We recognise that the need to provide captions for our recorded online lectures in order to meet legal requirements is burdensome. The University is exploring ways to support departments better and expects to have a medium term solution in place from the start of next calendar year. This will be in place while we look to find a better longer term fix. In the short term the following measures have been agreed with the aim of easing some of the current problems related to casual staff and carrying out the training and supervision needed to support them in this important work.
Short term approach with immediate effect until the end of the 2020 calendar year
Departments are asked to continue seeking creative solutions to do this work from existing resources. However where additional spend on casual staffing is required there will be a streamlined approval process to authorise this spend as business critical. Please note that no additional salaried staff spend is permitted for this work. Departments are asked not to make retrospective bookings using this new approach.
For the remainder of this year Departments should:
Book casual staff in the normal way;
Charge spend to a faculty work-order, details of which have been shared with Departmental administrators, which will allow spend to be tracked for the remainder of the term;
Note that the spend will not form part of GTA budgets.

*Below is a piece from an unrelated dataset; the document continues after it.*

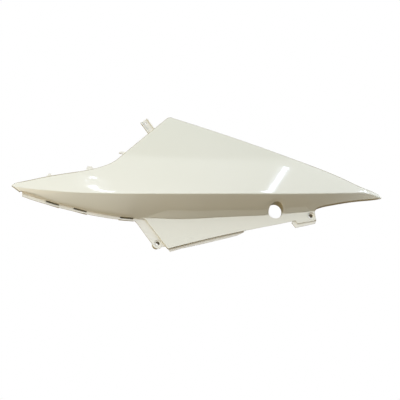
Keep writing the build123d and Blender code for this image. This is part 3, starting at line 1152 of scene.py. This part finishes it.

Departments are asked to use the rate for Casual Office Assistant £8.72 per hour so that we are consistent. However, where the work requires specialist subject knowledge, departments may use the ‘Captioning (Specialist Knowledge)’ rate of £11.31 per hour. There should not be any additional preparation time.
These changes will be effective immediately, but do not need to be applied retrospectively to any existing bookings.
Non specialist captioning work should be offered to all students, including undergraduates. We expect the specialist captioning to be done by postgraduate students with a cognate academic background.